# Smoking and GERD



## overitnow (Nov 25, 2001)

I ran across this today. Given that I chain smoked for years, had indigestion developing since my 20s which only worsened until I began refluxing in my early 50s, it is something to keep in mind if you, too, are a smoker or ex-smoker with indigestion or GERD. Since I have been able to cure my indigestion and reflux with supplementation, that at least suggests that there is something in the flavonoid extracts that can repair the damaged sphincter. "Heartburn is a symptom of a syndrome called gastroesophageal reflux (GER). GER is when the natural acidic juices in the stomach flow backwards into the esophagus-the tube that connects the mouth to the stomach. Acidic juices are made by the stomach to help break down food.
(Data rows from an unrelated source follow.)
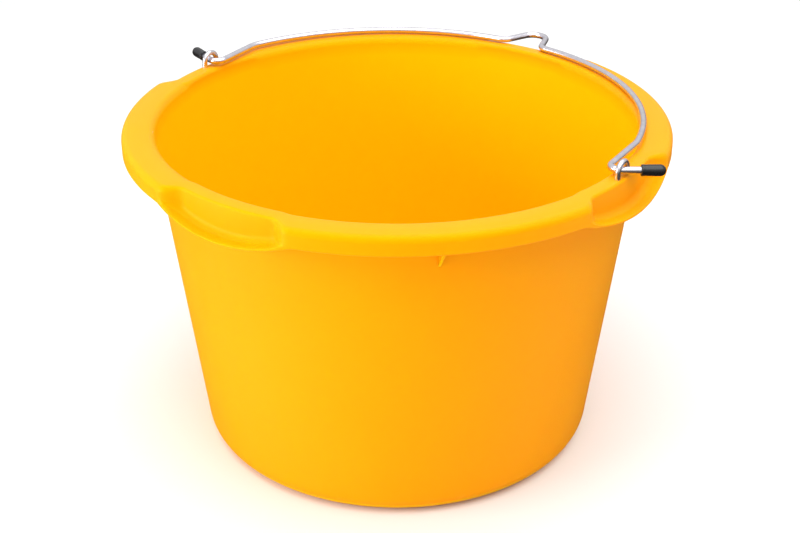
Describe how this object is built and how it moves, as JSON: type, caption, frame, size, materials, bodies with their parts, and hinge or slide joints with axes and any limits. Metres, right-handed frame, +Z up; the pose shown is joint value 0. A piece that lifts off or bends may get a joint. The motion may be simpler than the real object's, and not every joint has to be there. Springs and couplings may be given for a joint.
{
  "type": "mortar bucket",
  "caption": "Round tapered plastic mortar bucket with a deep rim, four hand recesses in the rim and a swinging galvanised wire bail.",
  "frame": {"origin": "centre of the tub's footprint, in the plane the bucket stands on", "axes": "+Z up along the tub's axis; +X towards the right eyelet along the hinge line; +Y towards the side the bail lies on at rest"},
  "size_m": [0.4224, 0.416, 0.2633],
  "materials": {
    "tub": "satin moulded yellow plastic",
    "bail": "galvanised wire",
    "eyelets": "galvanised wire",
    "end_caps": "soft black vinyl"
  },
  "bodies": {
    "tub_body": {"tub": "tub", "eyelet_right": "eyelets", "eyelet_left": "eyelets"},
    "bail_body": {"bail": "bail", "end_cap_right": "end_caps", "end_cap_left": "end_caps"}
  },
  "joints": [
    {"name": "bail_swing", "type": "hinge", "parent": "tub_body", "child": "bail_body", "pos_m": [0, 0, 0.2552], "axis": [1, 0, 0], "range_deg": [0, 180.8]}
  ]
}
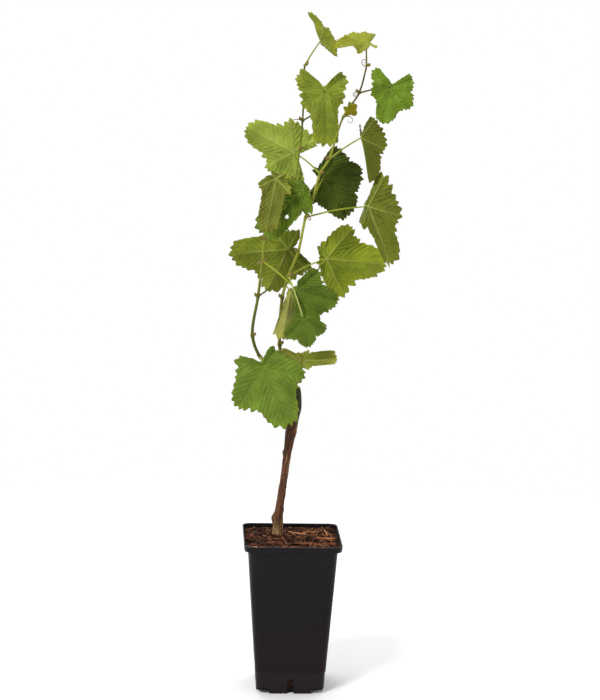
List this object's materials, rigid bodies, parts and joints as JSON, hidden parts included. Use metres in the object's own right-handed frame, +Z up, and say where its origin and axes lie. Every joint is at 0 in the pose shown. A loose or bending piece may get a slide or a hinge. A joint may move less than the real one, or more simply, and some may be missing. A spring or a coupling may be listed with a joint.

The stomach is naturally protected from acidic juices, but the esophagus does not have the same protection. Normally, a muscular valve at the lower end of the esophagus, called the lower esophageal sphincter (LES), keeps the acids in the stomach and out of the esophagus. Smoking, however, weakens the LES, which allows stomach acid to flow into the esophagus. When stomach acid comes in contact with the esophagus, the inner lining can become injured or damaged."From: National Digestive Diseases Information Clearinghousehttp://digestive.niddk.nih.gov/ddiseases/pubs/smoking/


----------